La habitación de mi tío Santi era
mágica. Estaba decorada en plan moderno. Moqueta azul oscuro, focos de colores,
un equipo de música que entonces parecía impresionante, una colección infinita
de discos, y libros llenos de misterios. Recuerdo uno en especial que relataba
la vida del Curupira, un monstruo selvático que meaba ácido a treinta metros,
y que tenía los pies al revés para confundir a sus víctimas. También estaba
“Canción de navidad”, de Dickens, los misterios de Alfred Hitchcock, libros de
viajes, y tantos otros que hojeaba en aquellas largas tardes de mi niñez.
Arriba, en un estante sobre la cama, descansaban sus casetes.

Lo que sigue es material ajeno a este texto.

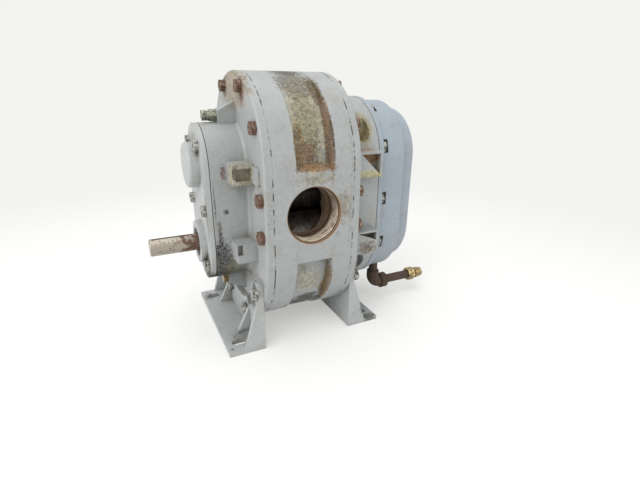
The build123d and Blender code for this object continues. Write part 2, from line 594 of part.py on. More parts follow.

Los había
originales, claro, pero otros que confeccionaba él, y cuya portada ilustraba magníficamente
porque siempre fue un gran pintor y dibujante. Entre ellos estaba “Así habló
Zarathustra”. “¿Y esto, tío?”. “Es la música de la película 2001. Una odisea del espacio”. Yo era un
niño y prefería La guerra de las galaxias,
o Alien, el octavo pasajero, y a John
Williams antes que a los Strauss.
No recuerdo la primera vez que vi
la película, pero sí que me dejó frío. Yo estaba en otra cosa; en espadas
láser, naves interestelares, razas espaciales,…qué sé yo. Y el que diga que
prefería la cinta de Kubrick y Clarke a toda esa space opera es que no fue niño, o es un mentiroso.